Bricht der Oberschenkel am knienahen Ende, kann bei Kindern die sogenannte Wachstumsfuge beeinträchtigt werden. Das kann in der Folge dazu führen, dass das betroffene Bein verkürzt bleibt. Generell besteht bei Kindern im Wachstum die Möglichkeit, dass es nach einem Oberschenkelbruch zu Fehlstellungen des Beins kommt. Daher sollten bei Kindern bis mindestens zwei Jahre nach dem Bruch regelmäßige Nachuntersuchungen durchgeführt werden. So können entstehende Fehlstellungen oder Längenunterschiede schnell erkannt und behandelt werden. Liegt bereits ein Nachweis über eine Längendifferenz vor, müssen diese Nachuntersuchungen bis zum Ende des Wachstums erfolgen.
Das Alter des Patienten ist nach wie vor ein Risikofaktor bei einem Oberschenkelbruch und kann zu einer Anzahl von Komplikationen führen. Das liegt zum einen daran, dass der Oberschenkelbruch und insbesondere der Oberschenkelhalsbruch zu den typischen Verletzungen des Alters gehört. Während bei einem jüngeren Menschen eine sehr hohe äußere Gewalteinwirkung notwendig ist, um den Oberschenkelknochen zu brechen, reicht bei einem alten Menschen oft ein banaler und an sich harmloser Sturz aus. Grund dafür ist die sogenannte Osteoporose, ein schnell fortschreitender Knochenschwund. Sie tritt besonders oft bei Frauen in und nach den Wechseljahren und bei Männern und Frauen gleichermaßen ab einem Lebensalter von etwa 75 Jahren auf. Durch die Osteoporose werden die Knochen porös und sehr anfällig für Brüche.
Zwar lässt sich ein Oberschenkelbruch heute gut behandeln, doch die Behandlung kann bei älteren Menschen zu Komplikationen führen.

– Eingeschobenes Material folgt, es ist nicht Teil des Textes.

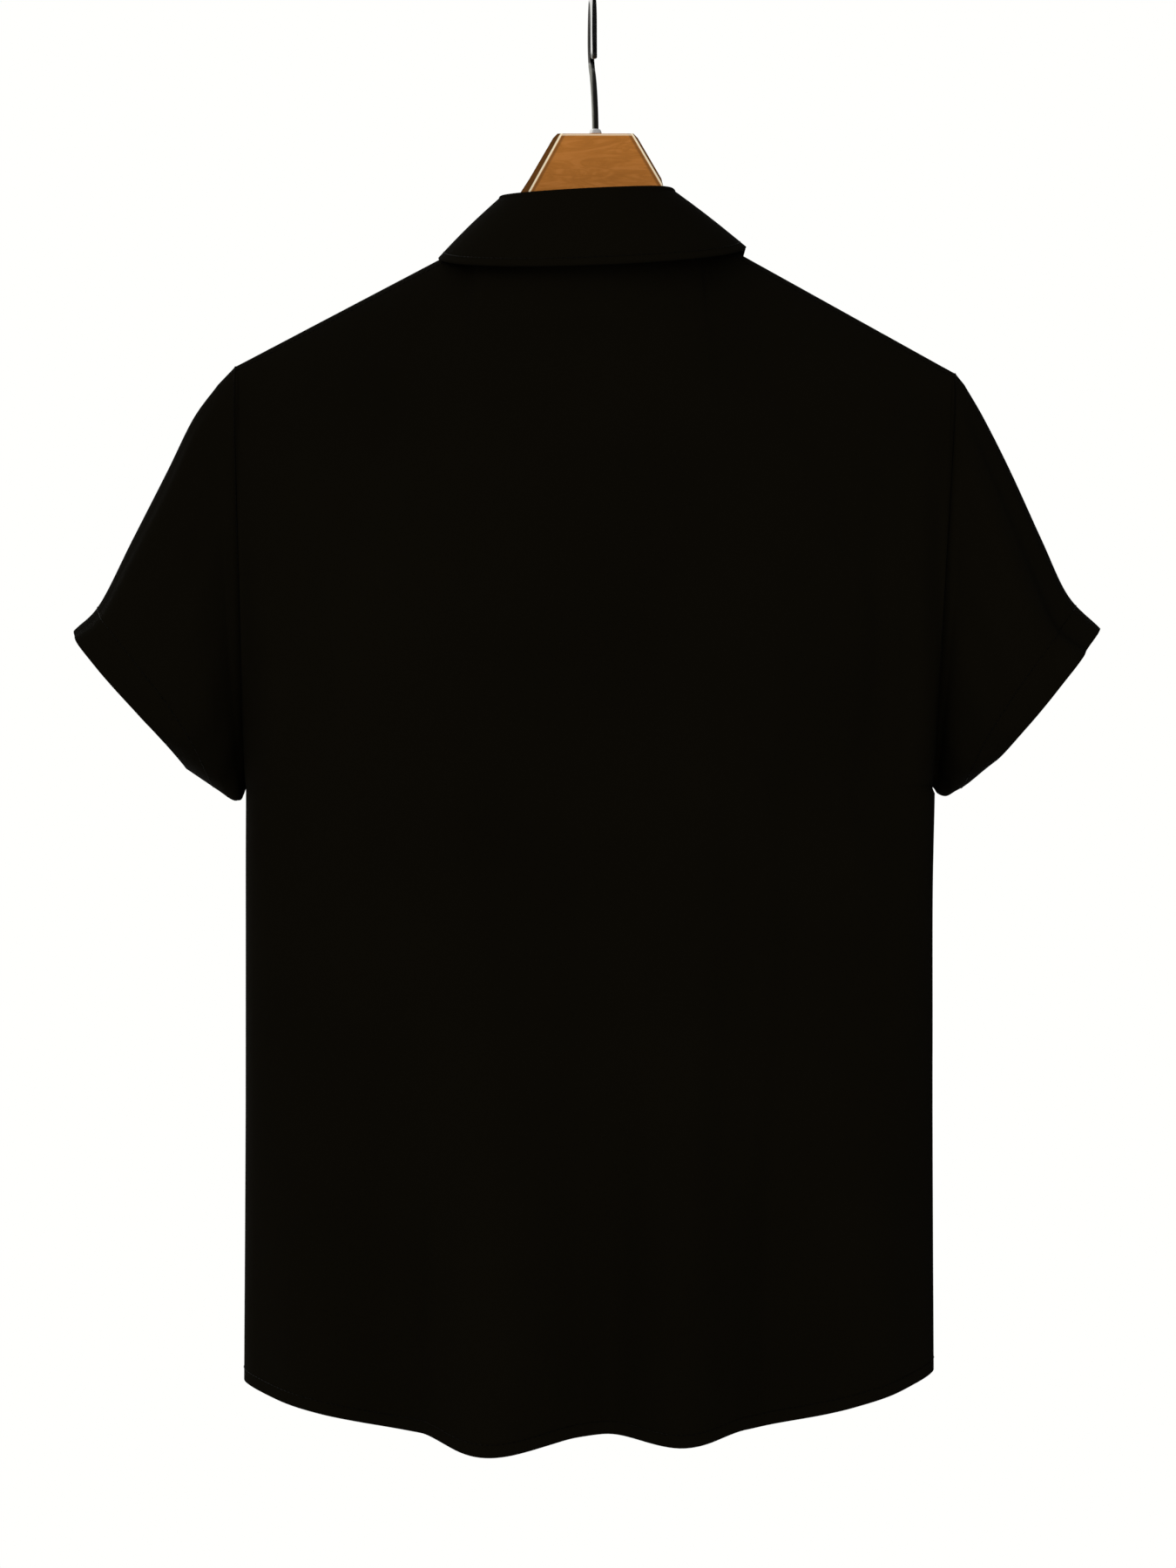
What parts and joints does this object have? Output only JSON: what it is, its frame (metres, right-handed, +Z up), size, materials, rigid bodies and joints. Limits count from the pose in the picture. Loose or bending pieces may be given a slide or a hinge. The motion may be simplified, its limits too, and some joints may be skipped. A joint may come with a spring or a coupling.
{
  "type": "short-sleeve button-down shirt on a wooden hanger",
  "caption": "Short-sleeve shirt with a turned-down collar and a buttoned front, hanging open at neck, sleeves and hem on a wooden hanger with a wire hook.",
  "frame": {"origin": "the top of the inside of the hanger's hook, where a rail carries it", "axes": "+Z up; +X towards the wearer's right sleeve; the front of the shirt faces +Y and its back -Y"},
  "size_m": [0.6345, 0.1881, 0.8901],
  "materials": {
    "shirting": "matt plain-woven black shirting",
    "button": "black, turned, satin",
    "wood": "warm brown, clear varnish",
    "ferrule": "bright nickel plating",
    "hook_wire": "drawn wire, plated"
  },
  "bodies": {
    "root": {"back": "shirting", "left_front": "shirting", "right_front": "shirting", "left_sleeve": "shirting", "right_sleeve": "shirting", "collar_stand": "shirting", "collar_leaf": "shirting", "button_1": "button", "button_2": "button", "button_3": "button", "button_4": "button", "button_5": "button", "button_6": "button", "button_7": "button", "hanger_body": "wood", "hanger_ferrule": "ferrule", "hanger_hook": "hook_wire"}
  },
  "joints": []
}
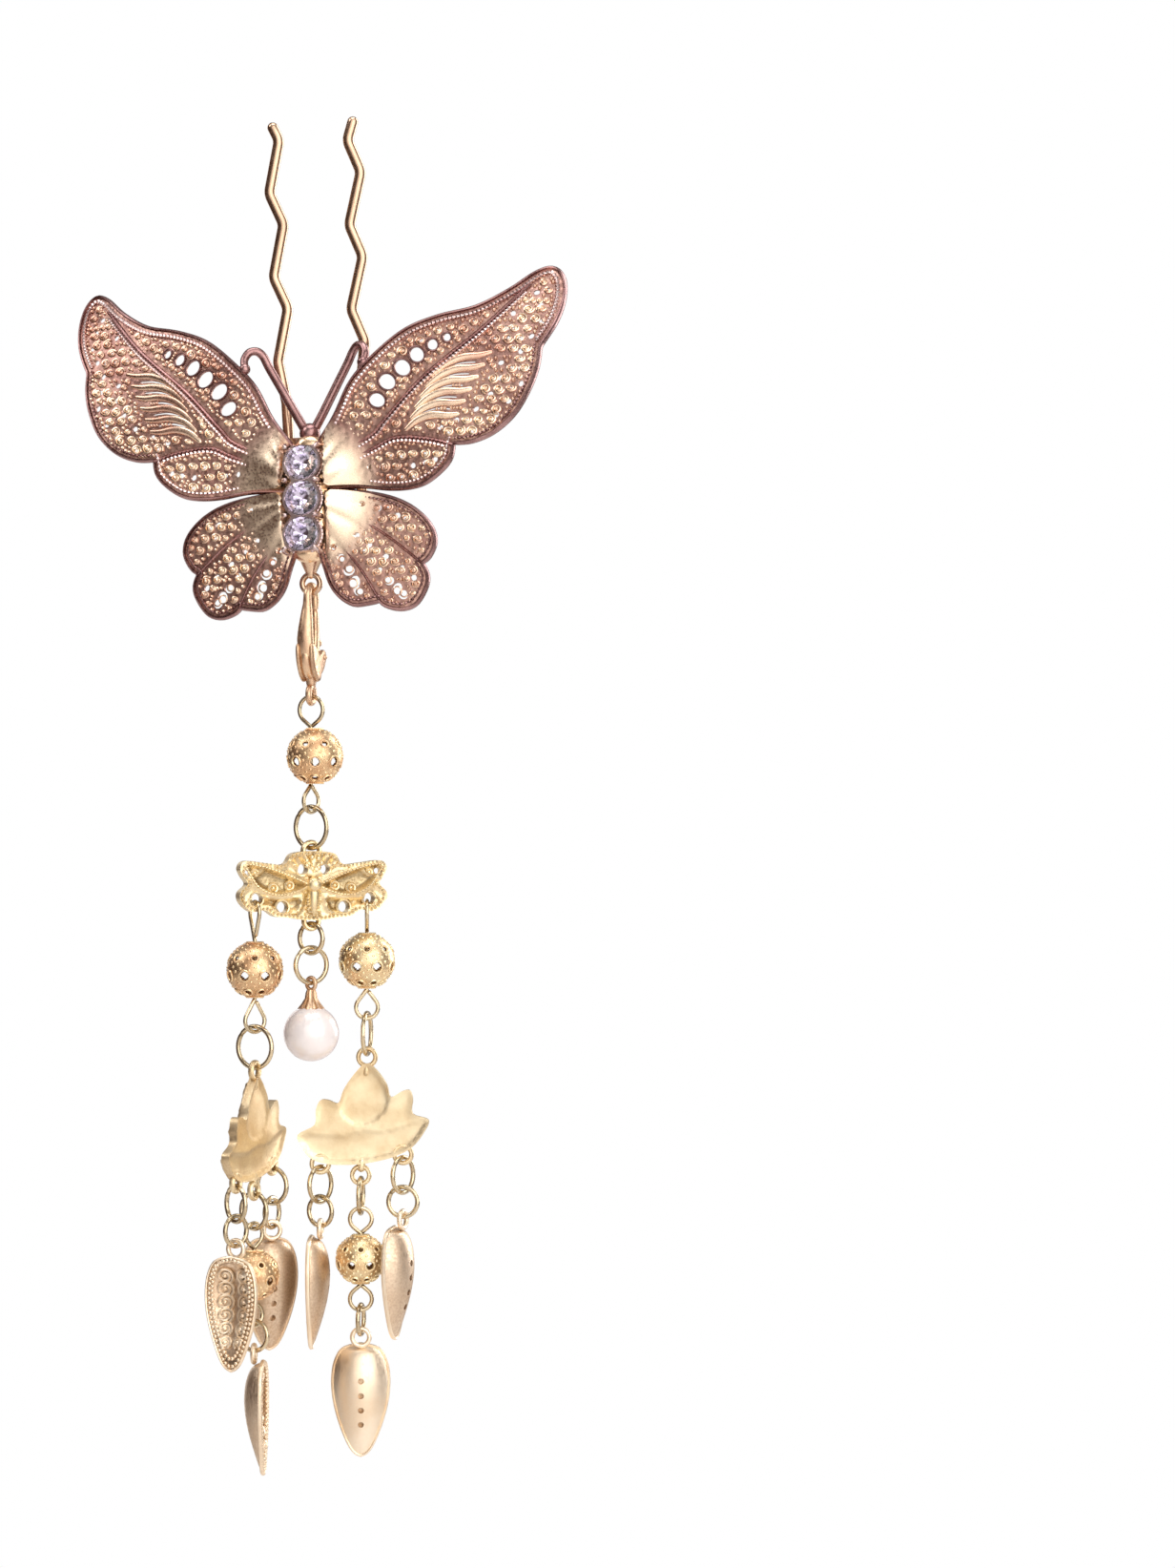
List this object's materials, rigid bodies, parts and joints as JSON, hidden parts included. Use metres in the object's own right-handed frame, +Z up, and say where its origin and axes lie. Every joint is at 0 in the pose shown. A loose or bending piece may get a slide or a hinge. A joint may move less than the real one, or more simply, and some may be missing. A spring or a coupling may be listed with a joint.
{
  "type": "buyao hairpin",
  "caption": "Butterfly buyao hairpin: wavy two-prong pin, filigree butterfly with crystals, and a clasped-on drop of beads, a pearl and lotus tassels",
  "frame": {"origin": "midway between the two prongs, at the middle of their wavy length, where the hair grips the pin", "axes": "+Z is up along the hairpin towards the prongs' open tips, +X is to the viewer's right as the butterfly is seen from the front, and -Y is the side the butterfly's front and the stones face; the drop hangs plumb along -Z"},
  "size_m": [0.0532, 0.0196, 0.1415],
  "materials": {
    "pin_wire": "drawn wire, antique gold plated",
    "rose_gold": "antique rose gold plated filigree",
    "setting": "plated cup strip",
    "crystal": "faceted clear crystal",
    "gold": "polished gold plate",
    "cast_gold": "satin gold plated casting",
    "leaf_gold": "gold plated stamping",
    "pearl": "nacre coated imitation pearl"
  },
  "bodies": {
    "pin": {"hairpin": "pin_wire", "butterfly": "rose_gold", "stone_setting": "setting", "stone_top": "crystal", "stone_middle": "crystal", "stone_bottom": "crystal"},
    "clasp_body": {"clasp": "gold"},
    "lever": {"clasp_lever": "gold"},
    "drop": {"top_wire": "gold", "top_bead": "gold", "top_ring": "gold", "butterfly_plate": "cast_gold", "pearl_link": "gold", "pearl_ring": "gold", "pearl_cap": "gold", "pearl": "pearl", "left_wire": "gold", "left_bead": "gold", "left_ring": "gold", "left_lotus": "cast_gold", "right_wire": "gold", "right_bead": "gold", "right_ring": "gold", "right_lotus": "cast_gold", "left_front_ring": "gold", "left_front_link": "gold", "left_front_leaf": "leaf_gold", "left_rear_ring": "gold", "left_rear_link": "gold", "left_rear_leaf": "leaf_gold", "right_inner_ring": "gold", "right_inner_link": "gold", "right_inner_leaf": "leaf_gold", "right_outer_ring": "gold", "right_outer_link": "gold", "right_outer_leaf": "leaf_gold", "left_middle_ring": "gold", "left_middle_wire": "gold", "left_middle_bead": "gold", "left_middle_link": "gold", "left_middle_leaf": "leaf_gold", "right_middle_ring": "gold", "right_middle_wire": "gold", "right_middle_bead": "gold", "right_middle_link": "gold", "right_middle_leaf": "leaf_gold"}
  },
  "joints": [
    {"name": "clasp_swing", "type": "hinge", "parent": "pin", "child": "clasp_body", "pos_m": [0.00076, -0.00429, -0.0373], "axis": [1, 0, 0], "range_deg": [-30, 30]},
    {"name": "lever_press", "type": "hinge", "parent": "clasp_body", "child": "lever", "pos_m": [0.00076, -0.00299, -0.044], "axis": [1, 0, 0], "range_deg": [0, 20], "stiffness_Nm_per_rad": 0.001},
    {"name": "drop_sway", "type": "hinge", "parent": "clasp_body", "child": "drop", "pos_m": [0.00076, -0.00429, -0.04875], "axis": [0, 1, 0], "range_deg": [-25, 25]}
  ]
}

Da gerade alte Menschen oft viele Vorerkrankungen mitbringen, ist eine Operation im hohen Alter riskanter als bei einem jungen Menschen.
Dennoch wird ein Oberschenkelbruch heute in fast allen Fällen auch bei alten Menschen operativ behandelt. Noch bis vor wenigen Jahrzehnten wurde er hingegen oft mit einem Gips oder einem Streckverband behandelt. Das hatte lange Krankenhausaufenthalte und eine Bettlägerigkeit von zwei bis drei Monaten zur Folge. Viele Senioren erholten sich nur sehr schlecht von dem Oberschenkelbruch und entwickelten während der Behandlungszeit Komplikationen wie Thrombosen oder Lungenentzündungen. Die Sterblichkeit der Senioren nach einem Oberschenkelhalsbruch lag damals bei etwa 50 Prozent.
Heute können auch betagte Menschen das Krankenhaus nach einer Operation meist nach etwa drei Wochen wieder verlassen. Eine nahezu volle Belastbarkeit des Beins ist durch die bewegungsstabile Versorgung mit osteosynthetischen Implantaten oder auch durch das Einsetzen eines künstlichen Hüftgelenks von Anfang an wieder gegeben. Die Sterblichkeitsrate nach einem Oberschenkelbruch hat sich daher stark vermindert und liegt heute nur noch bei etwa 5 Prozent.
Auf die leichte Schulter nehmen sollten gerade ältere Menschen das Thema dennoch nicht. Vor allem über die Ernährung, regelmäßige Bewegung und die Teilnahme an speziellen Sportprogramme können sie viel tun, um einen Oberschenkelbruch zu vermeiden.